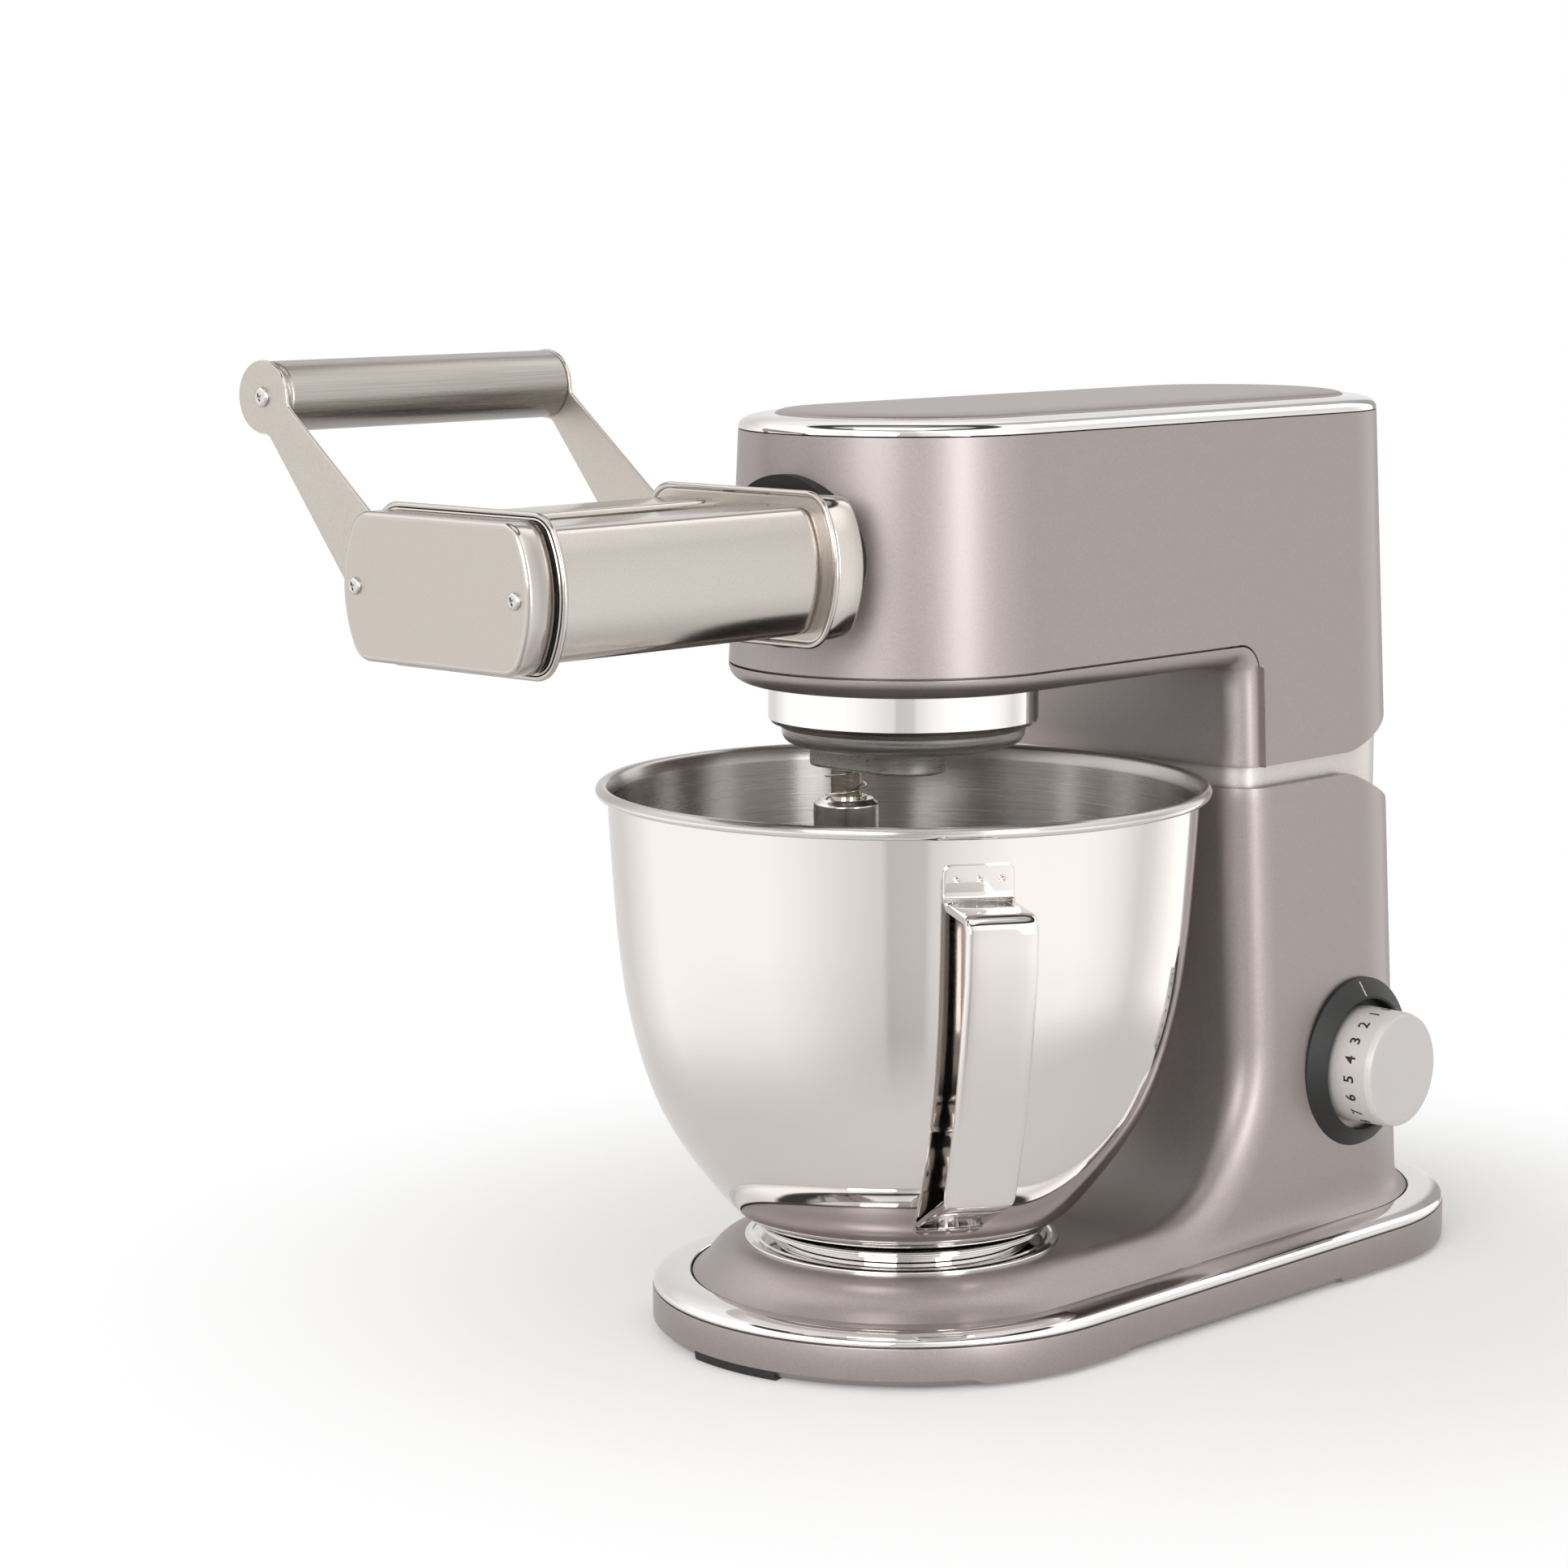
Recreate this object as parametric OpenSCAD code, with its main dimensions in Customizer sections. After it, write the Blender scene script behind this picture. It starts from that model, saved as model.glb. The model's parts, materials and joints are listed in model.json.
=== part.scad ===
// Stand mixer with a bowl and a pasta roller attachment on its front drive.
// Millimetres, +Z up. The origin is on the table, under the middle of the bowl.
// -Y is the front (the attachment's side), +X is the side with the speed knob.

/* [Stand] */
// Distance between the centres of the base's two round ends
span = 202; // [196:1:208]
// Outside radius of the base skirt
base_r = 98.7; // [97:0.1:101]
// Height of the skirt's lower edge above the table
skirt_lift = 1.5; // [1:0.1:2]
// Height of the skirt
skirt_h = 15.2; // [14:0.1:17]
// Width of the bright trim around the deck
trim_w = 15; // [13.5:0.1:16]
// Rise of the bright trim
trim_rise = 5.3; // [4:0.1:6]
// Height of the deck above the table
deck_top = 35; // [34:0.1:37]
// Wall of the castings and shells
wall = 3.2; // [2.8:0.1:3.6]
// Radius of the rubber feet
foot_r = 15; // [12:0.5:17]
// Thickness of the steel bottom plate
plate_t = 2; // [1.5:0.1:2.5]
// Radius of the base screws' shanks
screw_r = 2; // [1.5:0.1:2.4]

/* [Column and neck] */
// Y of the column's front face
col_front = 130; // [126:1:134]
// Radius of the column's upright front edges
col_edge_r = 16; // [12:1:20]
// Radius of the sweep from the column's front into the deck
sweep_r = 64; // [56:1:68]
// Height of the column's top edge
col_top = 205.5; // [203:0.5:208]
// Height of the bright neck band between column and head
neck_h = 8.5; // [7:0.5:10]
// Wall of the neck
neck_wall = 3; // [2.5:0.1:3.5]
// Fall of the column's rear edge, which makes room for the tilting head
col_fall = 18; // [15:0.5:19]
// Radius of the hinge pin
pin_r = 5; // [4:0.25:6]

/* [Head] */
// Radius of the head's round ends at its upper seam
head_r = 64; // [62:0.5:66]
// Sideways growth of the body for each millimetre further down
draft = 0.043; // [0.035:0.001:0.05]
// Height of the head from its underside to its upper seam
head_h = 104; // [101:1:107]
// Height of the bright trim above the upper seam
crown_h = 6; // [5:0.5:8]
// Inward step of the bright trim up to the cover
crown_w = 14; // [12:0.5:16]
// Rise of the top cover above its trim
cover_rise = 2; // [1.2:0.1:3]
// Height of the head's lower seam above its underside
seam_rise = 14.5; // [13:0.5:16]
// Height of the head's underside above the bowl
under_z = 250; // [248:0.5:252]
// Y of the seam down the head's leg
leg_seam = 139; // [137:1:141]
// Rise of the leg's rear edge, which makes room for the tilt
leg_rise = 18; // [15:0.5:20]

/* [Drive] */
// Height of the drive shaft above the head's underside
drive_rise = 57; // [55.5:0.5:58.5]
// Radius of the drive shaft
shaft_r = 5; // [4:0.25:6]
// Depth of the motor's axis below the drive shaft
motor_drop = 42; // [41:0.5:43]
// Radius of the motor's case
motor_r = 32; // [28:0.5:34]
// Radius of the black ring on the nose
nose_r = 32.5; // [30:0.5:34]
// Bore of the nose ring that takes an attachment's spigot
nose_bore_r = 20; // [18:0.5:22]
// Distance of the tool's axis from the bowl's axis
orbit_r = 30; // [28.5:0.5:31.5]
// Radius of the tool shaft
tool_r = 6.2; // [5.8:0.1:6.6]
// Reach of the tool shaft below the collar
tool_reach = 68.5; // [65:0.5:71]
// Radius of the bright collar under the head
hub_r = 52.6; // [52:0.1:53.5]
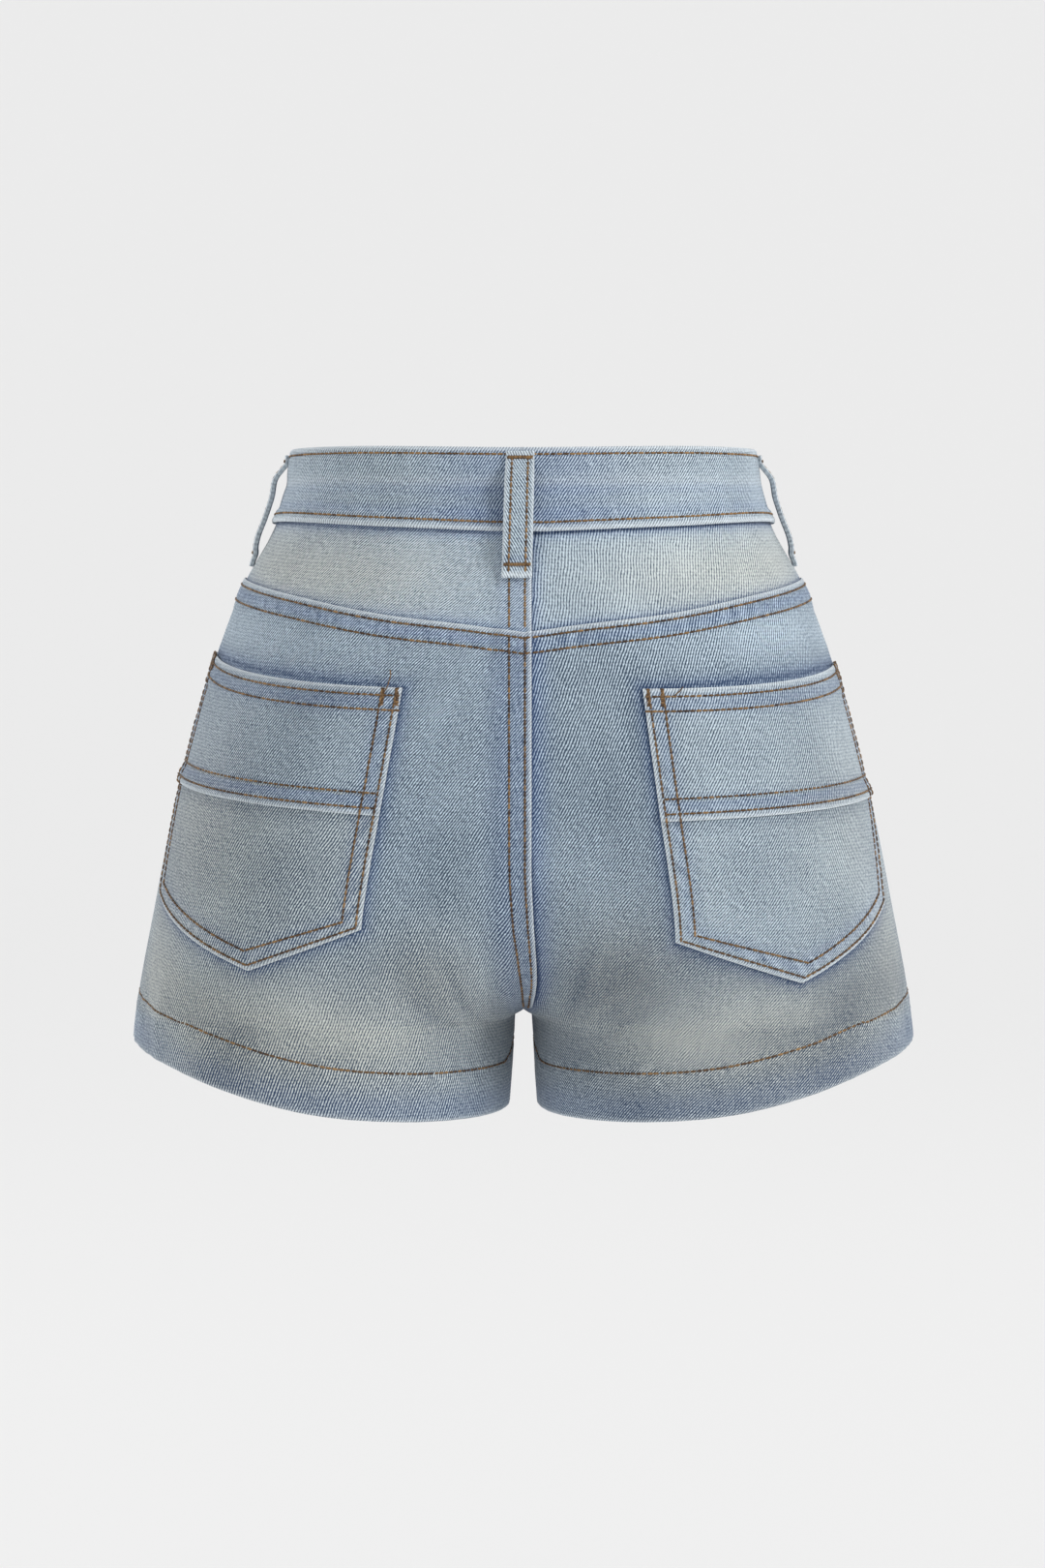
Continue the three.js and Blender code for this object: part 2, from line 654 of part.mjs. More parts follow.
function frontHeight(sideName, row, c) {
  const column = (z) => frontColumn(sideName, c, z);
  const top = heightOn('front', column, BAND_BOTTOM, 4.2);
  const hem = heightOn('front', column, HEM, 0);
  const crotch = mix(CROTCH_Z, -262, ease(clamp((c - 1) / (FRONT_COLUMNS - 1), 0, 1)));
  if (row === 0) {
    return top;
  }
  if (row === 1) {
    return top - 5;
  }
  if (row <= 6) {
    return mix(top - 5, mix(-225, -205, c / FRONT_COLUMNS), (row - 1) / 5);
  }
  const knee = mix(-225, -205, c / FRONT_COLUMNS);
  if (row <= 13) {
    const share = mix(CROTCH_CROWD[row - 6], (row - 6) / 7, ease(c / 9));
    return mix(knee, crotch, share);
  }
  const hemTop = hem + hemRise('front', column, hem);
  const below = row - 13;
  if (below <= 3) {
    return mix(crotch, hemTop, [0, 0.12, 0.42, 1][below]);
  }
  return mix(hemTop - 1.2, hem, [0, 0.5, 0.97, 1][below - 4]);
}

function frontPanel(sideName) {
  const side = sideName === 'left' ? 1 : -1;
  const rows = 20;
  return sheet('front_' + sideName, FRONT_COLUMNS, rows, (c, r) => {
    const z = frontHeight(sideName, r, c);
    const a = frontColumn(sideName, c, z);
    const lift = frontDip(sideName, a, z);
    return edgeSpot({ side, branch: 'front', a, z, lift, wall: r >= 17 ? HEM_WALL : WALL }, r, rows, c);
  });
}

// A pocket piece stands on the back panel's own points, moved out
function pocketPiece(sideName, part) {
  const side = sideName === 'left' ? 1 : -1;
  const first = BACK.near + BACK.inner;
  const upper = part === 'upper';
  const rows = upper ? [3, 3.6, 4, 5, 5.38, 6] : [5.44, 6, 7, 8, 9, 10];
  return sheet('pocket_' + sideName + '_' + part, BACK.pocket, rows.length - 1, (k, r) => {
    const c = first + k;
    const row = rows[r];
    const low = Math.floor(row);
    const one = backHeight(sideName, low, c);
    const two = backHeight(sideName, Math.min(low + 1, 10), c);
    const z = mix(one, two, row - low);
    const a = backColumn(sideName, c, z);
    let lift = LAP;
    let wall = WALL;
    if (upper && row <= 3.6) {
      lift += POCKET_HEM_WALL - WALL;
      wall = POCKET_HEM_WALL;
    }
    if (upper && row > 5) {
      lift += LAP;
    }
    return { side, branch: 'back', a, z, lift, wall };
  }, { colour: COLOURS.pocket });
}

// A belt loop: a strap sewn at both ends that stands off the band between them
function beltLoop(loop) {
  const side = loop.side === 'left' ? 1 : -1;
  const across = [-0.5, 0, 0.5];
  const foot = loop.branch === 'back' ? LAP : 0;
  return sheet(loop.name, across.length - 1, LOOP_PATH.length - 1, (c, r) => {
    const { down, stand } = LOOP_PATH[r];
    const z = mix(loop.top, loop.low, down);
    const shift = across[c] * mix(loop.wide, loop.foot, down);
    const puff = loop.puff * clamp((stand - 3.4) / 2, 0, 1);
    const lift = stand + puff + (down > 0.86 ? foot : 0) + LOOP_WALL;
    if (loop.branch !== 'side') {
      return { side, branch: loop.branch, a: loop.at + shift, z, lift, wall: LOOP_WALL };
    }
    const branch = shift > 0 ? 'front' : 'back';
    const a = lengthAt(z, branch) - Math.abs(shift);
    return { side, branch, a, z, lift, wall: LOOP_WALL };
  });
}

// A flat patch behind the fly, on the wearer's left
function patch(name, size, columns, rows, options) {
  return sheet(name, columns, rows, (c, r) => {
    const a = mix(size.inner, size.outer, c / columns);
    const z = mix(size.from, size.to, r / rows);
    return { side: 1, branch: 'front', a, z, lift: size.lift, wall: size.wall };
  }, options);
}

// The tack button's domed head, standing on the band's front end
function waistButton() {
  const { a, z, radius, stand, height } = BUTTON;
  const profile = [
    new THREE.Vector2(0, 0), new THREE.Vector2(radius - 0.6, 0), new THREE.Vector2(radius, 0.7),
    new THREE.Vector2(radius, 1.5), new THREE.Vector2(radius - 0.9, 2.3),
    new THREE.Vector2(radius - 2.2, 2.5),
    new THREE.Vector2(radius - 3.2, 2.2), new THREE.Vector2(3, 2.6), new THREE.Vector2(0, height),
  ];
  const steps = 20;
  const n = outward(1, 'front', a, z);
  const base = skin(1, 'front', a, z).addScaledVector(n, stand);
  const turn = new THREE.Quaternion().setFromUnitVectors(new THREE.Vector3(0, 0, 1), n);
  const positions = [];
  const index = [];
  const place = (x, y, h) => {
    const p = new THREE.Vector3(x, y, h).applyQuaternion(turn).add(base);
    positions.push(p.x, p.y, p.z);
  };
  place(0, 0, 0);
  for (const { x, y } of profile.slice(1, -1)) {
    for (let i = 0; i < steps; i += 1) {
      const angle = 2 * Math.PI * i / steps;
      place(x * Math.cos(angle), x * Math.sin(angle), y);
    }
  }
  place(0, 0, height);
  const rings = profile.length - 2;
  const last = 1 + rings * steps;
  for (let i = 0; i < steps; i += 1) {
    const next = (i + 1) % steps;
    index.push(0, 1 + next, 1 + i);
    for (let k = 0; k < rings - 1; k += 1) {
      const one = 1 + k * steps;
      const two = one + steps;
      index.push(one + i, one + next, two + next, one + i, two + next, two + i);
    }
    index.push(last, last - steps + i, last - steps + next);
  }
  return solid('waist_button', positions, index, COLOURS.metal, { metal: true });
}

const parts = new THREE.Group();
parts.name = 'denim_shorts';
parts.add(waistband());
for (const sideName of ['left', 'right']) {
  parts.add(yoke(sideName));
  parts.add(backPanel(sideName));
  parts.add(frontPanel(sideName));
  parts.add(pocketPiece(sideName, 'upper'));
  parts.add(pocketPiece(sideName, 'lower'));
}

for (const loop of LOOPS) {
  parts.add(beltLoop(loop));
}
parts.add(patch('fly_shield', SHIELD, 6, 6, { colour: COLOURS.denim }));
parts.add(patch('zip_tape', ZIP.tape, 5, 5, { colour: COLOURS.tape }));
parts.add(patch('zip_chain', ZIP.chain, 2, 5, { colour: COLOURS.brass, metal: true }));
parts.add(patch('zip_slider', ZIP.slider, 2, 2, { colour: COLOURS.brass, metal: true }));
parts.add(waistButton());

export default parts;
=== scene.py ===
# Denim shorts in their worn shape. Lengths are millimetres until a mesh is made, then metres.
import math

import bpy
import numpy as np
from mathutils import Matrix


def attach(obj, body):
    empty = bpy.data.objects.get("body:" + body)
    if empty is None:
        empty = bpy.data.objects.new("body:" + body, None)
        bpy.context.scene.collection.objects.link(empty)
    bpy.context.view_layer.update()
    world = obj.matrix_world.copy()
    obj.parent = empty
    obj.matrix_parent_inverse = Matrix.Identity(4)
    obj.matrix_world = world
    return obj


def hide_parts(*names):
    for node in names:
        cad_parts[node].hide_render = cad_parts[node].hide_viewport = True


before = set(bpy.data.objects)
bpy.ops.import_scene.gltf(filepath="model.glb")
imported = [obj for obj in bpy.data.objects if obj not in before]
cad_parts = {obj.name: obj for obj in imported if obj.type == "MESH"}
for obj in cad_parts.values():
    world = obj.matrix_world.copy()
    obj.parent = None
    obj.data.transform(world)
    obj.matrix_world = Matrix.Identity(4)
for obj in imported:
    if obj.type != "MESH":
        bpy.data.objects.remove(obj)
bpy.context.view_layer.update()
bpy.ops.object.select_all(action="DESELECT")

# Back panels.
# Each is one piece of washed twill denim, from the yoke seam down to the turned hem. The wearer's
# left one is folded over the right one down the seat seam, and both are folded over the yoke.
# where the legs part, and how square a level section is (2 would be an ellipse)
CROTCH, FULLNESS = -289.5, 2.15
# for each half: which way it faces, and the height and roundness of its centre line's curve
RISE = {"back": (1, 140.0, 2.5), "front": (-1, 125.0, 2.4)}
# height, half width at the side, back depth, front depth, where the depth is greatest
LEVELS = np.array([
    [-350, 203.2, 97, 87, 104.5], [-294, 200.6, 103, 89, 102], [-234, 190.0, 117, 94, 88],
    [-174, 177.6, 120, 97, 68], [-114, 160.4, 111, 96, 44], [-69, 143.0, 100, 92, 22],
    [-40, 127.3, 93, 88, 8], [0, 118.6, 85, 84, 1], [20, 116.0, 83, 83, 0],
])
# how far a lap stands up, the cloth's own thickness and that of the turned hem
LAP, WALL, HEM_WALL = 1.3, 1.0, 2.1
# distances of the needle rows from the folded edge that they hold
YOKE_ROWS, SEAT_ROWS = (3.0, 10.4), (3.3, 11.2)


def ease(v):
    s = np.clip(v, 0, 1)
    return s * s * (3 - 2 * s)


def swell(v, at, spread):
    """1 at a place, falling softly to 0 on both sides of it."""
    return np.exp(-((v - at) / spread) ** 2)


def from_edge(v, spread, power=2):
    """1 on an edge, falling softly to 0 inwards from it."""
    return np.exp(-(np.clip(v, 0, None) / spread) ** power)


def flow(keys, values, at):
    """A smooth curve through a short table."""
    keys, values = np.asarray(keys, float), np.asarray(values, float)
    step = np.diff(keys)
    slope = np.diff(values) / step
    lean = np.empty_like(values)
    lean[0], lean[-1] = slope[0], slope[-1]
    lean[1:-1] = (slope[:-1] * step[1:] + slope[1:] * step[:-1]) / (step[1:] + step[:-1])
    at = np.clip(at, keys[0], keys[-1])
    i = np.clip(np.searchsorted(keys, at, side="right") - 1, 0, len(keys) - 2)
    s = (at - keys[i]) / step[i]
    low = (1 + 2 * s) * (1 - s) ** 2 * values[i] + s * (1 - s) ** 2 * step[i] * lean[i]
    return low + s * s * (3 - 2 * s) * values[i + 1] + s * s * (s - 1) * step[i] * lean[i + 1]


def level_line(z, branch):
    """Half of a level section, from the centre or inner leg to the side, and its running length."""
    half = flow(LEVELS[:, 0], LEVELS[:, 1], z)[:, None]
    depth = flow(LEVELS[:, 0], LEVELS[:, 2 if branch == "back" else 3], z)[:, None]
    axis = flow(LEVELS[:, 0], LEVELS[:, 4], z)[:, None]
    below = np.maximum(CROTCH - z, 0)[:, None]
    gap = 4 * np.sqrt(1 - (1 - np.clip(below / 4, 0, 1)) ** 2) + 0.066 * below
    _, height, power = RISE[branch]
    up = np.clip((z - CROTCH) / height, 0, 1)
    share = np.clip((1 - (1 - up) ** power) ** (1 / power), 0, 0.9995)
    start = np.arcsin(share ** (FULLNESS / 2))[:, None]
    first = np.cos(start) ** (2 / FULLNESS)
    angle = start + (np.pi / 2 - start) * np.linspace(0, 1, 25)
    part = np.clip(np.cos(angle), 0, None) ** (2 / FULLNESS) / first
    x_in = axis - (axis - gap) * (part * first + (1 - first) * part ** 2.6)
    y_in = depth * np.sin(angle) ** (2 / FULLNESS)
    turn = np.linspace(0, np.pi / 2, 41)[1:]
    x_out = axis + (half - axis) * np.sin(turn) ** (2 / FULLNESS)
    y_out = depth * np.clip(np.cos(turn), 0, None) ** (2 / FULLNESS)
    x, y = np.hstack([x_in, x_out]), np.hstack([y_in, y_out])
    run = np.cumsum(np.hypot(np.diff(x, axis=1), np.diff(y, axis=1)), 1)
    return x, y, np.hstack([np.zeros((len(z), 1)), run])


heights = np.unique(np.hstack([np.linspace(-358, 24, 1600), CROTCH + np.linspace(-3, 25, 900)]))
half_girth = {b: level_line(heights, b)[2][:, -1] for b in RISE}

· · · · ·

→ **AIM**
Give again only the lines from the one bearing "in imported if" through the one bearing "return np.exp(-((v - at) / spread) ** 2)", exactly as they stand.

→ **TASK OUTPUT**
cad_parts = {obj.name: obj for obj in imported if obj.type == "MESH"}
for obj in cad_parts.values():
    world = obj.matrix_world.copy()
    obj.parent = None
    obj.data.transform(world)
    obj.matrix_world = Matrix.Identity(4)
for obj in imported:
    if obj.type != "MESH":
        bpy.data.objects.remove(obj)
bpy.context.view_layer.update()
bpy.ops.object.select_all(action="DESELECT")

# Back panels.
# Each is one piece of washed twill denim, from the yoke seam down to the turned hem. The wearer's
# left one is folded over the right one down the seat seam, and both are folded over the yoke.
# where the legs part, and how square a level section is (2 would be an ellipse)
CROTCH, FULLNESS = -289.5, 2.15
# for each half: which way it faces, and the height and roundness of its centre line's curve
RISE = {"back": (1, 140.0, 2.5), "front": (-1, 125.0, 2.4)}
# height, half width at the side, back depth, front depth, where the depth is greatest
LEVELS = np.array([
    [-350, 203.2, 97, 87, 104.5], [-294, 200.6, 103, 89, 102], [-234, 190.0, 117, 94, 88],
    [-174, 177.6, 120, 97, 68], [-114, 160.4, 111, 96, 44], [-69, 143.0, 100, 92, 22],
    [-40, 127.3, 93, 88, 8], [0, 118.6, 85, 84, 1], [20, 116.0, 83, 83, 0],
])
# how far a lap stands up, the cloth's own thickness and that of the turned hem
LAP, WALL, HEM_WALL = 1.3, 1.0, 2.1
# distances of the needle rows from the folded edge that they hold
YOKE_ROWS, SEAT_ROWS = (3.0, 10.4), (3.3, 11.2)


def ease(v):
    s = np.clip(v, 0, 1)
    return s * s * (3 - 2 * s)


def swell(v, at, spread):
    """1 at a place, falling softly to 0 on both sides of it."""
    return np.exp(-((v - at) / spread) ** 2)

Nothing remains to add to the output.